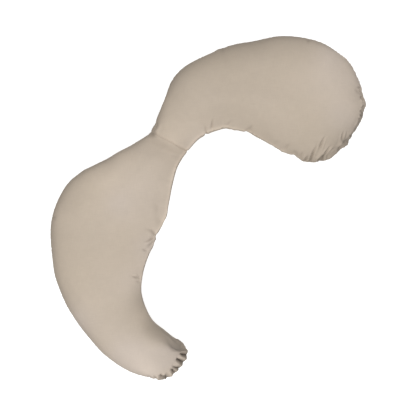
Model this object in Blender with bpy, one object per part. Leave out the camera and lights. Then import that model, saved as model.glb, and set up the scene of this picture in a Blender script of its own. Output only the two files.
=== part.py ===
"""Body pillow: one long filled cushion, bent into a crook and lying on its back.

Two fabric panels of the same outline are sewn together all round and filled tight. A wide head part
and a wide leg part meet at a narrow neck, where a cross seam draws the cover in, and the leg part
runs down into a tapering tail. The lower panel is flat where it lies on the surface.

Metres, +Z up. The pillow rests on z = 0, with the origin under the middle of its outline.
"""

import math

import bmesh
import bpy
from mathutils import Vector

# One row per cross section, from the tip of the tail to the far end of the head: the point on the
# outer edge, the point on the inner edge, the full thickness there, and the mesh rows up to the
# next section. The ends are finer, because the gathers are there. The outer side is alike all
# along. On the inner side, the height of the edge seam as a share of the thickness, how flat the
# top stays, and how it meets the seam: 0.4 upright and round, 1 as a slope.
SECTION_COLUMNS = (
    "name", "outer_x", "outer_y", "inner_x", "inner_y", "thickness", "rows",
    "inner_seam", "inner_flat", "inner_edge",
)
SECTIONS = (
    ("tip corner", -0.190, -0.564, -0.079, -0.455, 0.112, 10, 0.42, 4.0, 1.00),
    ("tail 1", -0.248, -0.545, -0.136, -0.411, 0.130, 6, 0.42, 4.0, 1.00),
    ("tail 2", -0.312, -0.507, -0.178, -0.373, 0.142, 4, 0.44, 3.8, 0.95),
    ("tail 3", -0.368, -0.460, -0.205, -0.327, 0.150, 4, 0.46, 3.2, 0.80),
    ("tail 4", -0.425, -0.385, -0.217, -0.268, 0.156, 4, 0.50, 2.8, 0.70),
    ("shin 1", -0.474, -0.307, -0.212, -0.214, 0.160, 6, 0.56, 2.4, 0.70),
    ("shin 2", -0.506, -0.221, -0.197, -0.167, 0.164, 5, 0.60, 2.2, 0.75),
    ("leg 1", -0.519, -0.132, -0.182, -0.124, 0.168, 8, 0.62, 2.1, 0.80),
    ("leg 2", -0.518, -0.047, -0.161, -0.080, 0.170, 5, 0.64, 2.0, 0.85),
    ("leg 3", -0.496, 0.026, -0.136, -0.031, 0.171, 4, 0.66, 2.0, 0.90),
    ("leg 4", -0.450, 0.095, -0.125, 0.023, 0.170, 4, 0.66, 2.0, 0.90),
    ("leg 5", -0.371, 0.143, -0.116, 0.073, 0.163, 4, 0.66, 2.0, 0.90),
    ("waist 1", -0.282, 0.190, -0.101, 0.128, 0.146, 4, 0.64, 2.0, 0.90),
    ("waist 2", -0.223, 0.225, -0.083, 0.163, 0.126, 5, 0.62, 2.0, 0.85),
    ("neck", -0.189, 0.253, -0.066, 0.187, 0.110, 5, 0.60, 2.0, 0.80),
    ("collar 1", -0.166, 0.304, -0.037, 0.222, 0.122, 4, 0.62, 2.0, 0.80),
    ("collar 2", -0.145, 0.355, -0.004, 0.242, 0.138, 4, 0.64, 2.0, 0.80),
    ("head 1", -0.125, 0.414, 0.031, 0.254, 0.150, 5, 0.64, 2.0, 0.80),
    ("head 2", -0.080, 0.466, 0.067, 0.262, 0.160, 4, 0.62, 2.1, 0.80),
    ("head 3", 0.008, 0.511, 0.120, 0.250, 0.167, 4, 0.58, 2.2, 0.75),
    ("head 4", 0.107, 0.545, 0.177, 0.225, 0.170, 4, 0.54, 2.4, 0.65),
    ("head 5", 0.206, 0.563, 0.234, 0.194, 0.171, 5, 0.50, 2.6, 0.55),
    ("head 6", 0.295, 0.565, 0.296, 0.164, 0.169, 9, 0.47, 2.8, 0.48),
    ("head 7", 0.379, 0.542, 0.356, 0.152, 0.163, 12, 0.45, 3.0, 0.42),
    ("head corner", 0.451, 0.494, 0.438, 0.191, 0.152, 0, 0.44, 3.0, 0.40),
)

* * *

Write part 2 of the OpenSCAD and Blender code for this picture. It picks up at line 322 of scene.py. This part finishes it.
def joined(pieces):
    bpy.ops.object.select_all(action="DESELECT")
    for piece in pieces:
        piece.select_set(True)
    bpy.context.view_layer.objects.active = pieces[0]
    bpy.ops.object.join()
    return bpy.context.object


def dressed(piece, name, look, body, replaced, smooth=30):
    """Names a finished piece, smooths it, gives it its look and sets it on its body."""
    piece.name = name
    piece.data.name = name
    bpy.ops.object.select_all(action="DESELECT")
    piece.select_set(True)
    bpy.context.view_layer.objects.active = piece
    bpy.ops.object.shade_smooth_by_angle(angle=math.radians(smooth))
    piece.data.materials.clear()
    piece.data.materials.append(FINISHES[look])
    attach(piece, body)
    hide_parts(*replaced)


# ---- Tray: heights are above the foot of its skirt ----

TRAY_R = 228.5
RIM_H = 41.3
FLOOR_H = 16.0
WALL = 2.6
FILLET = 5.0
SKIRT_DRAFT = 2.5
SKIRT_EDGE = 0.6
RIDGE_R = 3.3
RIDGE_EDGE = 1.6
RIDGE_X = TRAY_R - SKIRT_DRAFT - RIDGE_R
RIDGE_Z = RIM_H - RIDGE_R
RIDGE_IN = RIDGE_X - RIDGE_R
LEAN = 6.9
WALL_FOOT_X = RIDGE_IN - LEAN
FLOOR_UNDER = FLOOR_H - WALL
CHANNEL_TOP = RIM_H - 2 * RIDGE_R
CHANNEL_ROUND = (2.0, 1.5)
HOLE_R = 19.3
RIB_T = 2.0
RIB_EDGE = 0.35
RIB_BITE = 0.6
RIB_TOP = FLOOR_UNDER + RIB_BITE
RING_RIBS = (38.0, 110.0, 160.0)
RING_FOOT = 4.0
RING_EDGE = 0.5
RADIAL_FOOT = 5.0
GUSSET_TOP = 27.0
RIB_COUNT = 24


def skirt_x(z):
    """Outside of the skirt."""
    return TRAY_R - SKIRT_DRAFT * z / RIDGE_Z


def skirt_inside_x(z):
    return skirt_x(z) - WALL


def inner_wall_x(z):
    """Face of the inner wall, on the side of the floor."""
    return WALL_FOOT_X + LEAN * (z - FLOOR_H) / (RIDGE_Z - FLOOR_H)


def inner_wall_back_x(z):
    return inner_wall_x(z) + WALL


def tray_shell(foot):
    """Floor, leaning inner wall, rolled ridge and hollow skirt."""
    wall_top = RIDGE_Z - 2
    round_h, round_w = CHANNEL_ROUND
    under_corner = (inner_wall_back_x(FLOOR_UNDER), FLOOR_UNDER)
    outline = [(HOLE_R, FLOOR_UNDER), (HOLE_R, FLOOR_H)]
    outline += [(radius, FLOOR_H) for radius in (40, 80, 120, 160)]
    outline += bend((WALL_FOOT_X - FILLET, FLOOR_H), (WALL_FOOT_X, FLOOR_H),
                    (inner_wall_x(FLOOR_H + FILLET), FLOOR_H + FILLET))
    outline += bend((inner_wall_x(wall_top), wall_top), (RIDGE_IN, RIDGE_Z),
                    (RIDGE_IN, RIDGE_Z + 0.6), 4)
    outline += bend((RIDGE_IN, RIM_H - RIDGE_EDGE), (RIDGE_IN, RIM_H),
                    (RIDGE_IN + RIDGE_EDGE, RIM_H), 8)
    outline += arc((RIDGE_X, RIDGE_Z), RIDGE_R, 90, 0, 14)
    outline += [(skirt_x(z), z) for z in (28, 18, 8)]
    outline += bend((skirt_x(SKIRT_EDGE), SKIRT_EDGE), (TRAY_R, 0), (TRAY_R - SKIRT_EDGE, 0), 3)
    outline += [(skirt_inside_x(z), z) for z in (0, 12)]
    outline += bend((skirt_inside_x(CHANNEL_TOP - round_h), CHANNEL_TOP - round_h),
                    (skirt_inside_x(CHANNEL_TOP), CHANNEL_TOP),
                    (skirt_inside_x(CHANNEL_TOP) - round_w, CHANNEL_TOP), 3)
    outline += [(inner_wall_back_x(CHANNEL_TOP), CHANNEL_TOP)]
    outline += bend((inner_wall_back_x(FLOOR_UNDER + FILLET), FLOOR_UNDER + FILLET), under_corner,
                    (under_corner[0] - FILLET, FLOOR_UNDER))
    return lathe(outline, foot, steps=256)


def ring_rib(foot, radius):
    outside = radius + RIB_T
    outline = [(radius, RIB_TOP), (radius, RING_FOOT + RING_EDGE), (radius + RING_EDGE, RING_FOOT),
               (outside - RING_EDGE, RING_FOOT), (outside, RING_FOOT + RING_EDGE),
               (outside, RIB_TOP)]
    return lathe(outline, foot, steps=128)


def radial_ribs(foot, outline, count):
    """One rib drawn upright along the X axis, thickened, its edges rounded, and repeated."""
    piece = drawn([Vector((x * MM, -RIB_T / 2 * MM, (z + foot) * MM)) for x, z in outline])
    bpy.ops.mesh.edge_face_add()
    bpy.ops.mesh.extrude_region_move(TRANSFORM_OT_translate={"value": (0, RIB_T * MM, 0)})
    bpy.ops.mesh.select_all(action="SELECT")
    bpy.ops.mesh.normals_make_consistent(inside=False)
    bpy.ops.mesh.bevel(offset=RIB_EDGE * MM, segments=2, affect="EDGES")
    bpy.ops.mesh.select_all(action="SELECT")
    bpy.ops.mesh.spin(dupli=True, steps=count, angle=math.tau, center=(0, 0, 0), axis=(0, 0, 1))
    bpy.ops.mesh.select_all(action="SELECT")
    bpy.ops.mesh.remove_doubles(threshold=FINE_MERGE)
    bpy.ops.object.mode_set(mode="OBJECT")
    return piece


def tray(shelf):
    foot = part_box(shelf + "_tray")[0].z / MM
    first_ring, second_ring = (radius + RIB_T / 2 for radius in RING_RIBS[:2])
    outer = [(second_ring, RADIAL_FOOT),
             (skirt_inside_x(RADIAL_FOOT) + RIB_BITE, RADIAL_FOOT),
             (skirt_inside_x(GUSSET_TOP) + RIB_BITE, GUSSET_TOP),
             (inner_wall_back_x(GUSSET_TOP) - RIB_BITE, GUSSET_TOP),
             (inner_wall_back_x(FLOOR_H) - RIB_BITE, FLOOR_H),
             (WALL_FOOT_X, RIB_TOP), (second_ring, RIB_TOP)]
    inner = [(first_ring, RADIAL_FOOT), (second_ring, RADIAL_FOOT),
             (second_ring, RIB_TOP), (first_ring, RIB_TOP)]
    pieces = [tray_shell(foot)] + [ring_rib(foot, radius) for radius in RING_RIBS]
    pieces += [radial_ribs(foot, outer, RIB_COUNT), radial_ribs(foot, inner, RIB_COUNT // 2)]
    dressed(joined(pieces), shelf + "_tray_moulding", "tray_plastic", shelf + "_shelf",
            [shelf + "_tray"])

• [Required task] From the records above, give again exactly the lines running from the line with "Write part 2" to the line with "return bpy.context.object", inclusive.

• [Solution for this task]
Write part 2 of the OpenSCAD and Blender code for this picture. It picks up at line 322 of scene.py. This part finishes it.
def joined(pieces):
    bpy.ops.object.select_all(action="DESELECT")
    for piece in pieces:
        piece.select_set(True)
    bpy.context.view_layer.objects.active = pieces[0]
    bpy.ops.object.join()
    return bpy.context.object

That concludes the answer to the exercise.